Bacteria engineered with synthetic circadian clocks

Many of the body’s processes follow a natural daily rhythm or so-called circadian clock, so there are certain times of the day when a person is most alert, when the heart is most efficient, and when the body prefers sleep. Even bacteria have a circadian clock, and in a December 10 Cell Reports study, researchers designed synthetic microbes to learn what drives this clock and how it might be manipulated.

“The answer seems to be especially simple: the clock proteins sense the metabolic activity in the cell,” says senior author Michael Rust, of the University of Chicago’s Institute for Genomics and Systems Biology.

“This is probably because cyanobacteria are naturally photosynthetic–they’re actually responsible for a large fraction of the photosynthesis in the ocean–and so whether the cell is energized or not is a good indication of whether it’s day or night,” he says. For photosynthetic bacteria, every night is a period of starvation, and it is likely that the circadian clock helps them grow during the day in order to prepare for nightfall.
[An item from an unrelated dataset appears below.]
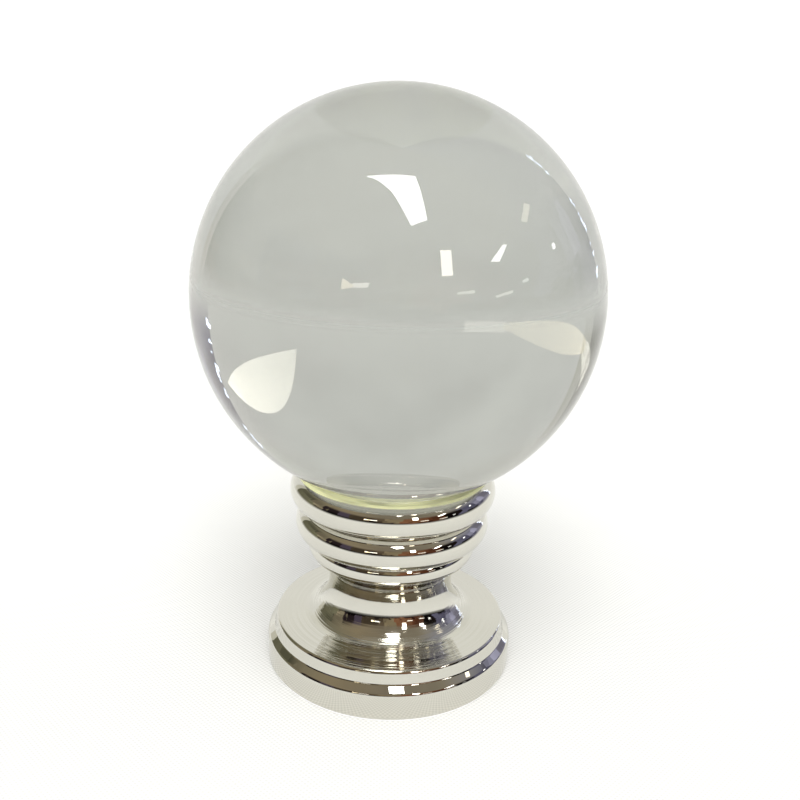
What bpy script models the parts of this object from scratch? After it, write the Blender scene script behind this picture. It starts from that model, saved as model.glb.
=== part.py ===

To make their discovery, Rust and his colleagues had to separate metabolism from light exposure, and they did this by using a synthetic biology approach to make photosynthetic bacteria capable of living on sugar rather than sunlight.

“I was surprised that this actually worked–by genetically engineering just one sugar transporter, it was possible to give these bacteria a completely different lifestyle than the one they have had for hundreds of millions of years,” Rust says. The findings indicate that the cyanobacteria’s clock can synchronize to metabolism outside of the context of photosynthesis. “This suggests that in the future this system could be installed in microbes of our own design to carry out scheduled tasks,” he says.

In a related analogy, engineers who developed electrical circuits found that synchronizing each step of a computation to an internal clock made increasingly complicated tasks possible, ultimately leading to the computers we have today. “Perhaps in the future we’ll be able to use synthetic clocks in engineered microbes in a similar way,” Rust says.

Other researchers have shown that molecules involved in the mammalian circadian clock are also sensitive to metabolism, but our metabolism is not so closely tied to daylight as the cyanobacteria’s. Therefore, our bodies’ clocks evolved to also sense light and dark.

“This is presumably why, in mammals, there are specialized networks of neurons that receive light input from the retina and send timing signals to the rest of the body,” Rust explains. “So, for us it’s clearly a mixture of metabolic cues and light exposure that are important.”

The bacteria that live inside of our guts, however, most likely face similar daily challenges as those experienced by cyanobacteria because we give them food during the day when we eat but not during the night. “It’s still an open question whether the bacteria that live inside us have ways of keeping track of time,” Rust says.